Excluding Salem, the numbers don't lie. Witch paranoia in New England was rare. Only 65 trials and 16 executions out of a population of approximately 100,000 are attested between 1638 and 1697.

They always wore black

The stereotypical Puritan man was depicted wearing all-black and a hat with a buckle on it. Black seems like a modest, neutral color, which makes sense in a society that valued modesty and eschewed ostentatiousness. But contrary to tropes, the Puritans did not always wear black. In fact, black was considered immodest because it was expensive and was reserved for high-status individuals. Everyday Puritan dress came in a variety of colors drawn from the English countryside.

According to Albion's Seed: Four British Folkways in America, the Puritans simply adopted the folk dress of their home regions. For most, this was the dress of England's East Anglia region. The East Anglia region was famous for its "sadd colors," even before the appearance of Puritanism. Such colors included russet, various dark shades of green, purple, and liver. Such clothes were loose-fitting, modest in shade, and did not arouse the sexual passions of others.

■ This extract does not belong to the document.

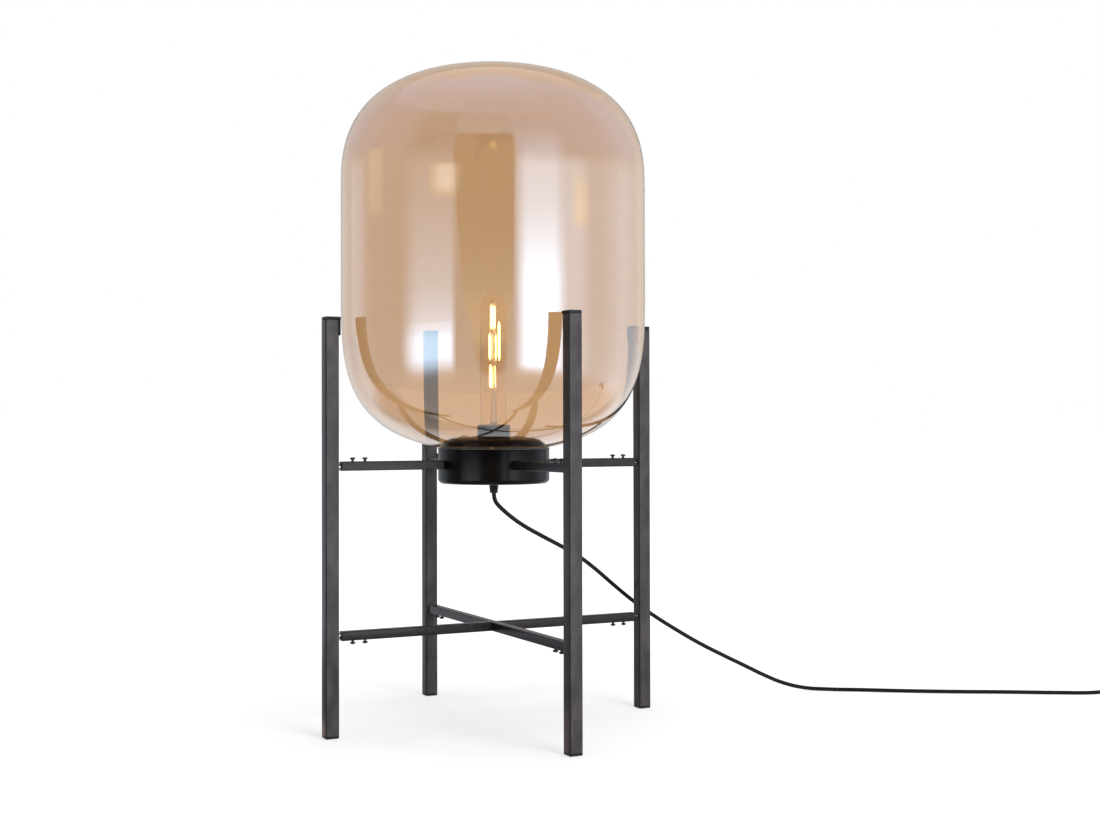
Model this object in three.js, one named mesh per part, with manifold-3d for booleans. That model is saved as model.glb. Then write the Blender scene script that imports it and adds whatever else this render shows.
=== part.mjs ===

According to the New England Historical Society, Puritan fashion was a reaction to the courtly fashions of the English nobility. English haute-couture was designed to flaunt both the wearer's physique and wealth. To prevent the spread of immodesty and ostentatiousness, the Puritan colonies had a number of sumptuary laws on the books, which according to Elizabethan, were laws that restricted the wearing of certain types of clothing. Generally speaking, gold and silver lace and silk were initially forbidden, although exceptions were unsurprisingly made for the rich and powerful. As Puritanism's influence waned, New Englanders discarded modesty in favor of European haute-couture.